* DIRECTIONS *
Using the data that follows, return exactly the lines from the one that contains "bpy.context.scene.collection.objects.link(rigid_bodies[body])" through the one that contains "# ---------------- camera", ends included.

_ _ _

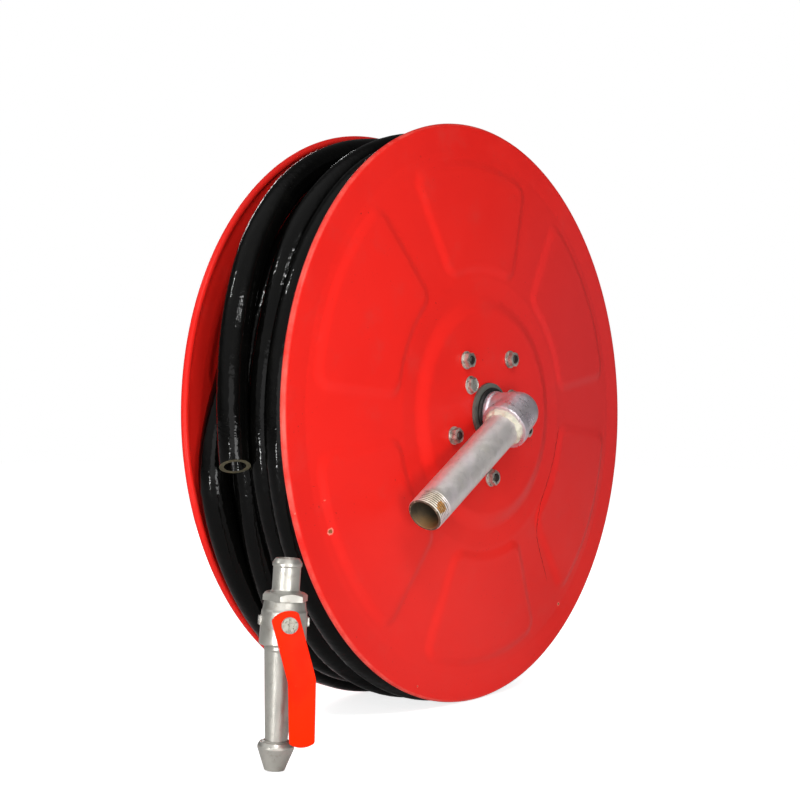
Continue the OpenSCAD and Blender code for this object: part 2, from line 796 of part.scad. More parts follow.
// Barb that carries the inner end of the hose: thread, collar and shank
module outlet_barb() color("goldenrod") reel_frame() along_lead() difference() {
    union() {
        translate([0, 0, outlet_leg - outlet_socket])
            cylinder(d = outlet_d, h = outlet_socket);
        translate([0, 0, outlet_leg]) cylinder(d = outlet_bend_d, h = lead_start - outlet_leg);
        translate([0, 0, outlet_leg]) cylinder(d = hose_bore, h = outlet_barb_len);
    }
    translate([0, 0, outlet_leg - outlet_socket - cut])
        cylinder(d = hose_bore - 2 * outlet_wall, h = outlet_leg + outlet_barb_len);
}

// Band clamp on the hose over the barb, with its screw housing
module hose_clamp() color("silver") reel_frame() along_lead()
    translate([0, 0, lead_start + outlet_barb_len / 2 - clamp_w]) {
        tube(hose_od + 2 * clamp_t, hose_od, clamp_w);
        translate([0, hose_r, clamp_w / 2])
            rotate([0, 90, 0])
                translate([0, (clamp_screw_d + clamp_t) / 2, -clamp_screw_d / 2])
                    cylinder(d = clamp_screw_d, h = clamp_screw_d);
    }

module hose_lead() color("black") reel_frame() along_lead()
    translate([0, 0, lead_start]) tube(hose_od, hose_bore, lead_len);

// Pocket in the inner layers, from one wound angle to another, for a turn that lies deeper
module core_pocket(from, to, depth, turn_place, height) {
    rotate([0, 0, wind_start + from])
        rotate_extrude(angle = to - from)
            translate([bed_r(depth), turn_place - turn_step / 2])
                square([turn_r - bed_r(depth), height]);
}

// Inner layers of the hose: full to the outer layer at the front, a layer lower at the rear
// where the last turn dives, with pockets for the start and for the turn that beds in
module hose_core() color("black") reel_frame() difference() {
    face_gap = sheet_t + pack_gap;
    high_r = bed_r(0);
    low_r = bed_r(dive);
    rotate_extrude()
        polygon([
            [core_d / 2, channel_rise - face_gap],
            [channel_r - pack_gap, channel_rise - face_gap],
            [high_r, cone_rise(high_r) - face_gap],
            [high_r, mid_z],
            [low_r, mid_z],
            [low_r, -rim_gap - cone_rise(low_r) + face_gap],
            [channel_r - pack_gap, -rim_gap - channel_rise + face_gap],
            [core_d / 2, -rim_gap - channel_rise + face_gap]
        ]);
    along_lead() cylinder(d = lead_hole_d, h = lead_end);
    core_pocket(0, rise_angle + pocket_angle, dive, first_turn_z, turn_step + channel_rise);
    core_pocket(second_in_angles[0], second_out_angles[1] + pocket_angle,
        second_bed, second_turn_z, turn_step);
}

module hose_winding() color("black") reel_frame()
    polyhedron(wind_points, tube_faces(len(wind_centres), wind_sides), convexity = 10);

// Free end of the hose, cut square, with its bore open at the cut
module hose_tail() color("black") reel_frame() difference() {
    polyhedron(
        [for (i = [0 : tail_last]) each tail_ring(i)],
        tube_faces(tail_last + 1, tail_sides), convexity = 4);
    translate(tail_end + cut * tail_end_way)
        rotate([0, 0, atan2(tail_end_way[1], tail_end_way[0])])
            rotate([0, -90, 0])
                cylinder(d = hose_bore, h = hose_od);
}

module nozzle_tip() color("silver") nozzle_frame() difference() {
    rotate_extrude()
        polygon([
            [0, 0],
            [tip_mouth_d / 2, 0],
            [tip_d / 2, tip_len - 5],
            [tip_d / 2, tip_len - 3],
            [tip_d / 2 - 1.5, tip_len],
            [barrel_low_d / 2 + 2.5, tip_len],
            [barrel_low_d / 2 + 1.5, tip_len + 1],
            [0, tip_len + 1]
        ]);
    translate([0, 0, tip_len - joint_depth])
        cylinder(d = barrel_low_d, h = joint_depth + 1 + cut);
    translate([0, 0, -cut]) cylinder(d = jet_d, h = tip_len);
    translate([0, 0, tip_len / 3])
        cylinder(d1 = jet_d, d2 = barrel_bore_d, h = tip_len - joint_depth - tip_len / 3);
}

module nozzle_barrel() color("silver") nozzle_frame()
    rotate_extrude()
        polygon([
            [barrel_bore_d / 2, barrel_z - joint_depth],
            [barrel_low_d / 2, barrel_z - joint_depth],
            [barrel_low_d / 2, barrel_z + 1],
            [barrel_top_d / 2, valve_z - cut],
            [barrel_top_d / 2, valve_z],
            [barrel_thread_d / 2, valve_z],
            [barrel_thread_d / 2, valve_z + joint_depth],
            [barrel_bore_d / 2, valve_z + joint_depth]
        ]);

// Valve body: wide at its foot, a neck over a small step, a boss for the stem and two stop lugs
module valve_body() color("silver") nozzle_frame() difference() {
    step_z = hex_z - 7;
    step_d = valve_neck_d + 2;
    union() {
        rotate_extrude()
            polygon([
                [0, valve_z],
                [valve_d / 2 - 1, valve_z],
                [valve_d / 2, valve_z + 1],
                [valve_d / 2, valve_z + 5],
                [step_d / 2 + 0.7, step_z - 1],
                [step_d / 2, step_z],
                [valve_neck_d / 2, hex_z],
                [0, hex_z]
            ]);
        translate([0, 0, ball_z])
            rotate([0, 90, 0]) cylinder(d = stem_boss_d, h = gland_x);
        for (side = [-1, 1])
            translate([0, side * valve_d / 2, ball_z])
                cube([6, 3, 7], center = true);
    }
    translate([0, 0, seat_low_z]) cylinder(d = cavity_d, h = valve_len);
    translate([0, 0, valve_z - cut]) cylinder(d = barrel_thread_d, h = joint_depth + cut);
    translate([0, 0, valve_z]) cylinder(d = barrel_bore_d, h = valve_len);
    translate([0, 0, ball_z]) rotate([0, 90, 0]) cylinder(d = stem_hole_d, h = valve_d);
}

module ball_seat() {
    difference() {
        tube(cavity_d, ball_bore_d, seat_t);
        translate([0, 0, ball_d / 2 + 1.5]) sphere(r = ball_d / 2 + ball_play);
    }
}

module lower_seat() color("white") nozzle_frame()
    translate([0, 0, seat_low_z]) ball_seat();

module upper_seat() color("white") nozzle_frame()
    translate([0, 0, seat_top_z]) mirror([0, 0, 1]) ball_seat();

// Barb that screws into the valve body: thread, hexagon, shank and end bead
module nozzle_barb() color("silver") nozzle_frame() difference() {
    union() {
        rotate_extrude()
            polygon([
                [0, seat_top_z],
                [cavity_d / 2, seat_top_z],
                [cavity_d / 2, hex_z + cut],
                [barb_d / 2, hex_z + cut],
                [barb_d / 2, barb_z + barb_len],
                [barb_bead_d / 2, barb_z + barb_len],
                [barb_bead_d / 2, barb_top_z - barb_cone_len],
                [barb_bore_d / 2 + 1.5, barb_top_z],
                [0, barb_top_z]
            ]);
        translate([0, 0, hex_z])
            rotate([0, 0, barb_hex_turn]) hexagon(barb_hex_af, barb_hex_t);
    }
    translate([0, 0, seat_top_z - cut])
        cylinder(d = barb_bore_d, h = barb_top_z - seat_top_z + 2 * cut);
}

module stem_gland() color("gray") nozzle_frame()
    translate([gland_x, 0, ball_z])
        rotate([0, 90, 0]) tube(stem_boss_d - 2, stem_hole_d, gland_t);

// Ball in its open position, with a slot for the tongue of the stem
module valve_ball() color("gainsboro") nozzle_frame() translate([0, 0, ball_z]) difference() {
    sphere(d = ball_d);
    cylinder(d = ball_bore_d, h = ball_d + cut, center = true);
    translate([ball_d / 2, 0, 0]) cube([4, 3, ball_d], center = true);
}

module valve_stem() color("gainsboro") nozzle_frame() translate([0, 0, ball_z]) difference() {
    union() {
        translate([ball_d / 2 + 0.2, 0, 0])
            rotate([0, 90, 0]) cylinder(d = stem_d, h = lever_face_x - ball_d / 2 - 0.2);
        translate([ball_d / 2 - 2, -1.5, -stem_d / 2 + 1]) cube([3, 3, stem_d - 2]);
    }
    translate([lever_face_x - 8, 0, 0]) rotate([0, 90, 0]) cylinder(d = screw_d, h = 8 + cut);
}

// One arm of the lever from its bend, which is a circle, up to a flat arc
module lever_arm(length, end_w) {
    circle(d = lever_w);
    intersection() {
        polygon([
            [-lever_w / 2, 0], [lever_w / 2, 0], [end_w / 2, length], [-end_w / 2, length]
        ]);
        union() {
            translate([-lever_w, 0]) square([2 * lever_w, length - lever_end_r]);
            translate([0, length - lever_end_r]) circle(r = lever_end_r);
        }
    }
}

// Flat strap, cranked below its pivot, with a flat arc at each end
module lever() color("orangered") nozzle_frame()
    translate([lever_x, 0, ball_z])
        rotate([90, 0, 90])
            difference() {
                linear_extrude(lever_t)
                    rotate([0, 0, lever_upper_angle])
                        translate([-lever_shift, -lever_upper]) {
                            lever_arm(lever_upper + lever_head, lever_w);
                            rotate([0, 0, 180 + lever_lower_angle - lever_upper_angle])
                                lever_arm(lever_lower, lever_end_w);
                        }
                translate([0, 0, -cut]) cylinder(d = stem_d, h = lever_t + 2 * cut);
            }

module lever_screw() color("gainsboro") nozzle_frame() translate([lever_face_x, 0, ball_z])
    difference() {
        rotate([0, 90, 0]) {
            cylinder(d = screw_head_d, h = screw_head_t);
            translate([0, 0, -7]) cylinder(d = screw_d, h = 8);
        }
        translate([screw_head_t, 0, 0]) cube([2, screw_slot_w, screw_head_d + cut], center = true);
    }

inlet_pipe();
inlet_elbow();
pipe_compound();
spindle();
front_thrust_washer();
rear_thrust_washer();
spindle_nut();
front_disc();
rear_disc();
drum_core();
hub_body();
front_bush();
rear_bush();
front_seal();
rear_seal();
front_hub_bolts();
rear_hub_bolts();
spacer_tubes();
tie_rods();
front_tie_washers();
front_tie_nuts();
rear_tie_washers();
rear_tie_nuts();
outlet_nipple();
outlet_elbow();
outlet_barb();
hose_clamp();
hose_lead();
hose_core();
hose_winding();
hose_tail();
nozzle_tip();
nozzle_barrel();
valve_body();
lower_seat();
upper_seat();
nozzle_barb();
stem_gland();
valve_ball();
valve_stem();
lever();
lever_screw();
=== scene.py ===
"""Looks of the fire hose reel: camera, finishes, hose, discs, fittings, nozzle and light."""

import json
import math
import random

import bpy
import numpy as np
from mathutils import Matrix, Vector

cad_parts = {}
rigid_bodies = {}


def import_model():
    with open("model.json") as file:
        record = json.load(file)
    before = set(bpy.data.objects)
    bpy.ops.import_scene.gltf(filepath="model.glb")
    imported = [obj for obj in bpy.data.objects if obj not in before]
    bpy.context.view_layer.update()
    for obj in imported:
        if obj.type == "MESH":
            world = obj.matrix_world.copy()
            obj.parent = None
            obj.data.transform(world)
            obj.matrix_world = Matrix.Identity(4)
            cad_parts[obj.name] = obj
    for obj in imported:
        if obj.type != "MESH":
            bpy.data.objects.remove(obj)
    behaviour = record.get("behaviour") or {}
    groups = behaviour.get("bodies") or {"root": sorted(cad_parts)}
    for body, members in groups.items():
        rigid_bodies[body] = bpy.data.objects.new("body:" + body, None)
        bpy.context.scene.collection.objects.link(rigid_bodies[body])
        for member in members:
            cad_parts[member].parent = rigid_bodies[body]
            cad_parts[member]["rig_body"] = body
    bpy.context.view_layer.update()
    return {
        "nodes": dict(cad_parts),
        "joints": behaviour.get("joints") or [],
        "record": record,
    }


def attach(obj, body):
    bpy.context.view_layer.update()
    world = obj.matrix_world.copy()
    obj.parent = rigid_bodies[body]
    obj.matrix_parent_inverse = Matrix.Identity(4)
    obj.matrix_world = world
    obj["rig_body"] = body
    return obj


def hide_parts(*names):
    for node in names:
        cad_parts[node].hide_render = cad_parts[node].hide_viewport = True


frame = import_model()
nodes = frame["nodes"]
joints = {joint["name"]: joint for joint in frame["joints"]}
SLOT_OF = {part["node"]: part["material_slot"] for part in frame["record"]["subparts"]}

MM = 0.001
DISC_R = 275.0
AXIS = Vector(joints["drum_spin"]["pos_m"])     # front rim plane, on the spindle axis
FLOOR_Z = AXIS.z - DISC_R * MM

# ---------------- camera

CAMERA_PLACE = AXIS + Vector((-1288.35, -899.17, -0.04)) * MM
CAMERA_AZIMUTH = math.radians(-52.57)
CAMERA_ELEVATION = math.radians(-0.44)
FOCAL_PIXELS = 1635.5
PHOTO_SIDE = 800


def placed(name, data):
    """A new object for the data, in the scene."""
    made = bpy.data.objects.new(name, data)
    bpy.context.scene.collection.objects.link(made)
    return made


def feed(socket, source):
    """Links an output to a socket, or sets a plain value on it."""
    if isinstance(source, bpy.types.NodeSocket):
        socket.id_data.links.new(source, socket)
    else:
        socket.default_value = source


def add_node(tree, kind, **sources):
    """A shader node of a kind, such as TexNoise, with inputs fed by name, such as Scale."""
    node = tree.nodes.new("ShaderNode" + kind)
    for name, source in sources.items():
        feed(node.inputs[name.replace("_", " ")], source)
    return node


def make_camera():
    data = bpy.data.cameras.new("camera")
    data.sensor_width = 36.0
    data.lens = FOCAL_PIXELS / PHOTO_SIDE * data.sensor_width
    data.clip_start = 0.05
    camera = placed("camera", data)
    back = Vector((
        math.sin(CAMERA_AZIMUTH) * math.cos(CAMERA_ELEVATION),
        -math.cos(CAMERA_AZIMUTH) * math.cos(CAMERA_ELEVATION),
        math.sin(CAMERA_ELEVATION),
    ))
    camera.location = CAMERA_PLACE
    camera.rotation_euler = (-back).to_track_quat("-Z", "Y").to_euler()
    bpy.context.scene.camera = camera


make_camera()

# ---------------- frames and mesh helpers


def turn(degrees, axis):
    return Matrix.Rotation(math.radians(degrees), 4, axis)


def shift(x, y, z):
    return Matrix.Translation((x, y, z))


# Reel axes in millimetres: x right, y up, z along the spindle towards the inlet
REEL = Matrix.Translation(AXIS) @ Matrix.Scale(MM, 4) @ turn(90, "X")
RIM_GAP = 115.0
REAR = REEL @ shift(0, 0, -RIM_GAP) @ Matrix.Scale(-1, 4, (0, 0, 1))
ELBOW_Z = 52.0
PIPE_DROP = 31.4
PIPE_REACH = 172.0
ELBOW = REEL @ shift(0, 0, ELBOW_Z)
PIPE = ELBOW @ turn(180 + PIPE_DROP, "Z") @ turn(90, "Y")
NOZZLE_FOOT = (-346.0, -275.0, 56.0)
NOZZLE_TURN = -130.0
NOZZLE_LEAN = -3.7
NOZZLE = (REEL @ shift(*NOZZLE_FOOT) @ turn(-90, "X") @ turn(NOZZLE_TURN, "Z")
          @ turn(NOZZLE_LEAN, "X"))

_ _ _

* RESULT OF THIS TASK *
        bpy.context.scene.collection.objects.link(rigid_bodies[body])
        for member in members:
            cad_parts[member].parent = rigid_bodies[body]
            cad_parts[member]["rig_body"] = body
    bpy.context.view_layer.update()
    return {
        "nodes": dict(cad_parts),
        "joints": behaviour.get("joints") or [],
        "record": record,
    }


def attach(obj, body):
    bpy.context.view_layer.update()
    world = obj.matrix_world.copy()
    obj.parent = rigid_bodies[body]
    obj.matrix_parent_inverse = Matrix.Identity(4)
    obj.matrix_world = world
    obj["rig_body"] = body
    return obj


def hide_parts(*names):
    for node in names:
        cad_parts[node].hide_render = cad_parts[node].hide_viewport = True


frame = import_model()
nodes = frame["nodes"]
joints = {joint["name"]: joint for joint in frame["joints"]}
SLOT_OF = {part["node"]: part["material_slot"] for part in frame["record"]["subparts"]}

MM = 0.001
DISC_R = 275.0
AXIS = Vector(joints["drum_spin"]["pos_m"])     # front rim plane, on the spindle axis
FLOOR_Z = AXIS.z - DISC_R * MM

# ---------------- camera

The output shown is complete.